In the interest of full disclosure, because I believe in letting the players define their circumstances, they could have lost that auction, in which case I had another story lined up. They did not, however, and so their preparations for the job began. First, though, I introduced another story thread as they were leaving the auction house–a mysterious robed figure asked them to retrieve a tome from the same temple where they’d be clearing out the goblins. I anticipated that they might as well attack him as talk to him, so I planned for both of those eventualities. They chose the latter.

Before they left the confines of the city, they did as any party would do–got some shopping for supplies done, then hit the tavern to check in on any rumors. They never got that far, though–in the tavern was one of the parties from the auction; the group of noblewomen (Incidentally, their party is called The Untamed Dames). Those noblewomen, still smarting from their loss at the auction, approached our group and attempted to muscle the job out of them, which resulted, as these things do, in a bar brawl.

Now, as stated above, I’m not a big fan of 3.5’s combat, and Pathfinder is not terribly different in that regard, so I streamlined the process some. I eliminated the battle grid and miniatures of days past, and with a dry erase marker on a whiteboard, drew a simple diagram detailing their relative positions. Once that was established, and once initiative was rolled, I did everything from that point by simple way of description; they’d roll their attacks, I kept my rolls behind a screen, and after comparing results, I talked them through each action. It was still a messy and complicated fight, but because the focus was on the action itself, rather than attacks of opportunity or threat squares, the party stayed engaged throughout.
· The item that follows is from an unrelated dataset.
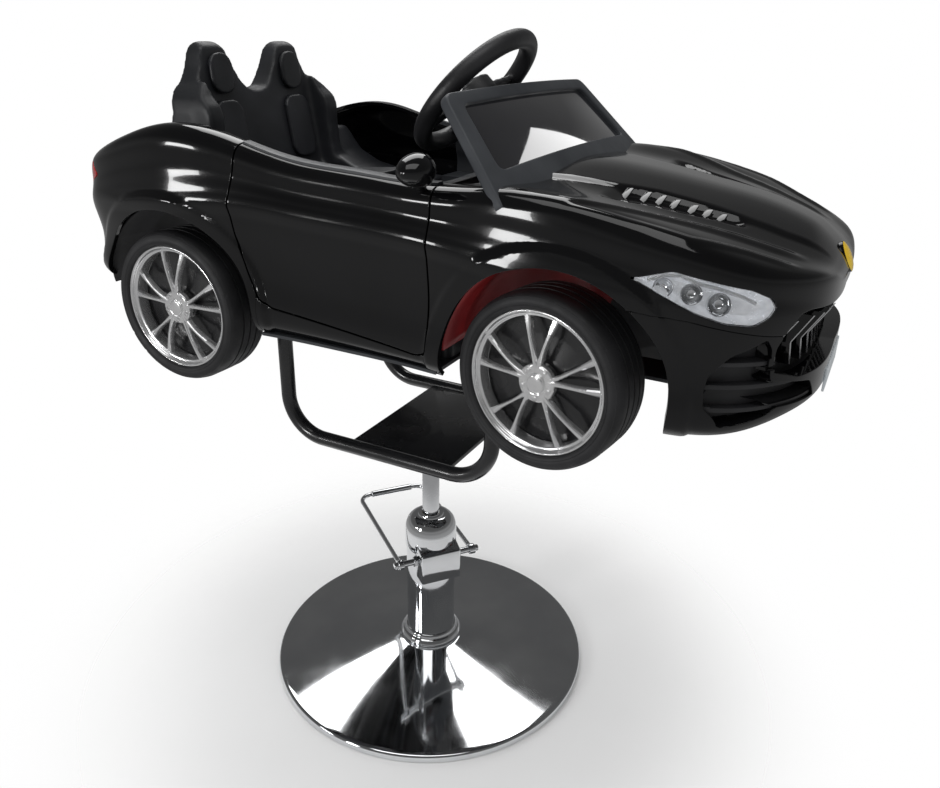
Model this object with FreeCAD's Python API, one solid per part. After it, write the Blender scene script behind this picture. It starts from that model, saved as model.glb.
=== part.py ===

Eventually, the fight was won, though not without cost. Delanna, the group’s cleric, ended up rather soundly beaten; she had some history with one of the Untamed Dames which the rest of the party is not yet aware of. So, the party took a night in to recover, before heading out the next morning.

The journey to the temple cost them a half day, which put the sun high in the sky when they got there. This was by design on my part; the final room of the dungeon is a setpiece that relies on the daylight heavily. This time, however, they made it only a few rooms in before we called the session. Those few rooms, though, were handled with a level of competence that’s surprising for new players; they effectively located and neutralized almost every surprise I built into the dungeon up to the point they reached. Some of those were easy, others weren’t; either way, there’s a cohesiveness to the party early on that’s reassuring. I’ve rewarded them for the work, and I’m taking the lessons of this first session, using them to tweak what’s ahead.


Healthy, light wounds.


  • Exterminate the Goblins
  • The Mysterious Tome
  • Rivalry with the Dames

Last weekend, other plans prevented us from playing, which means that the session resumes this Saturday!